Teacher: What if X is, not exactly one million, but at least one million?
Students: [after thinking about it for a moment] It doesn't make a difference.
Teacher: Let me give you a counterexample. Say that X is, with probability 90%, one million, and will probability 10%, minus one million. [Write those numbers.] Then [write the one-line calculation] X is 800000 on average, so it's not true that, as you claimed, m is at least 900000.
Students: [after thinking about it for a moment] But X has to be non-negative.
Note: place this question right before the proof, as a reminder of that assumption, so that when they have to use it in the proof, it's fresh in their minds.
Teacher: Now, let's extend the problem. If X is one million (or more than one million) with probability p, then what can we say about m?
Students: m is at least 1000000p.
Teacher: Let's extend it further. If X is at least some threshold value v with probability p, then what can we say about m?
Students: m is at least vp.
Note: introduce variable names one at a time. Most people have trouble with abstraction for new concepts, and that makes it easier for them to not get lost by a sudden jump from concrete numbers to abstract algebraic equations. It helps preserve the link between reality and abstraction.
Teacher: Can you prove it? [Then, if no suggestion comes forth:] Remember the definition of expectation. Let's say, to simplify, that X is an integer random variable, so it only takes on integer values.
Students: E(X) is the sum over i of i times the probability that X equals i.
Teacher: actually, in the case it's more convenient to use another characterization of expectation of integer random variables that we have seen before.
Students (remembering): E(X) is the sum over i of the probability that X is greater than or equal to i.
(after some period of fumbling) Aha! So, we can just look at the terms for i=1,2,...,1000000 (v). Each term is at least p, because, if X is at least one million, then X is at least i. So we get p+p+...p, v times, so it's pv.
Teacher: Great. Where did you use the fact that X was non-negative?
Students: (after a blank moment) oh, right; it's necessary for our characterization of expectation.
Note: serves as a quick reminder to reinforce the assumptions behind that equality.

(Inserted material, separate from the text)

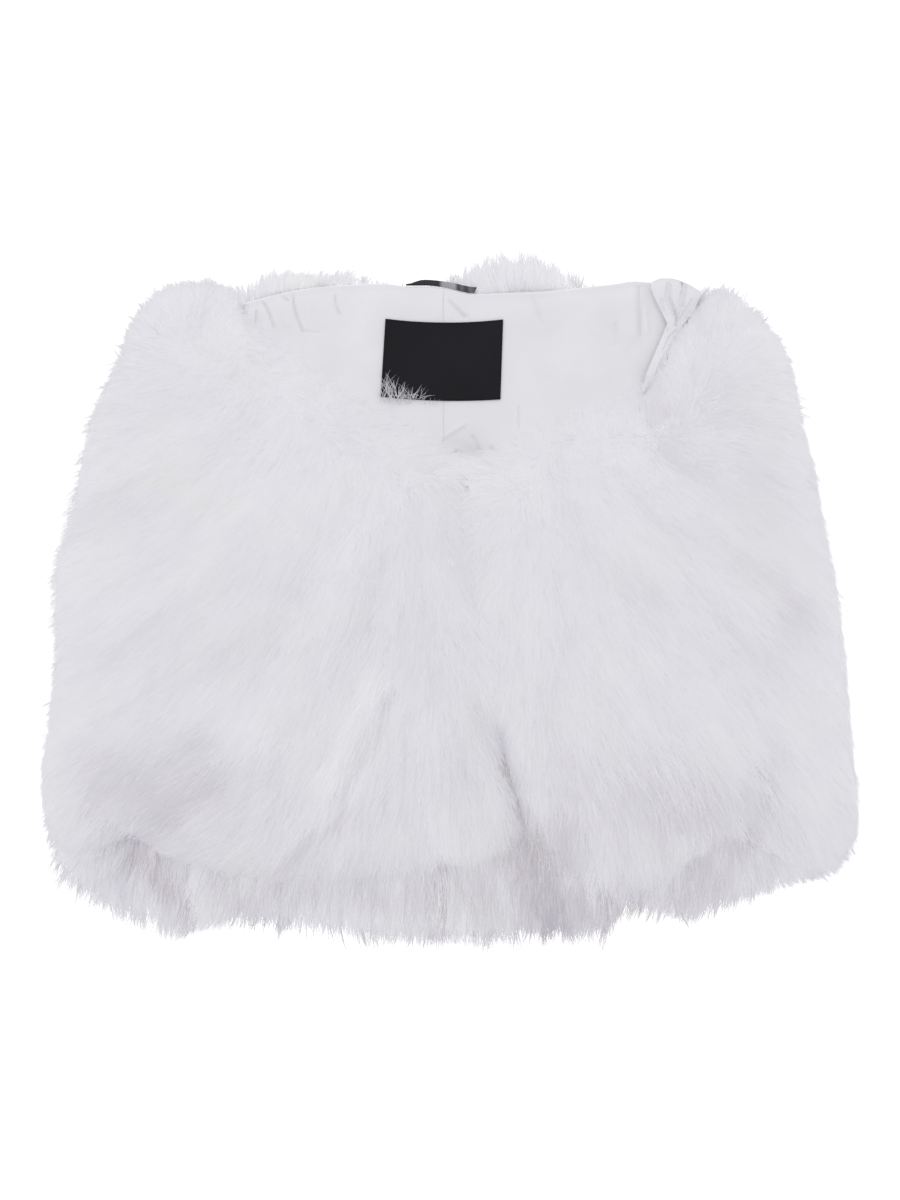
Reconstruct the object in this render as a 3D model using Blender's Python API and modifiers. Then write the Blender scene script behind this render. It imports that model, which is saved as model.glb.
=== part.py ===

Teacher: You have proved: m>= vp. That's essentially Markov's inequality, but it's usually used, as in the examples above, to prove for variables where m is known, p is unknown, and we use this to prove bounds on p. Can you restate it in that form?
Students: [hesitate, then someone says:] p <= m/v.
End of interactive part, the teacher takes over and writes the final statement of Markov's inequality and its proof, writing it all on the board while the students take notes.
Extra time: Apply the final statement to the examples from the beginning of class. Give the proof for continuous random variables as well (using integrals), pointing out similarities.
Note: Be ready for a different proof. For example a student might say: "The minimum m could be, given our assumptions, would be if X was 1000000 exactly 90% of the time and was 0 the other 10% of the time, and in that case m would be exactly equal to 900000", and then the proof developped in lecture should be built on that insight.
Note: This takes a lot longer than just giving the statement and proof. But it makes the lecture much more interesting for the teacher because we never know what's going to happen, and for the students because they are developing their own insights --- they can have their "Aha" moments. It's also a great way to gauge their level of understanding (or at least, the level of understanding of those who participate.) Hopefully it will help them better remember Markov's inequality. Recapping in the end by writing the statement and proof in full is boring for those students who were most active in the discussion, but necessary for those who are struggling to follow. It can be done quickly, but it has to be done.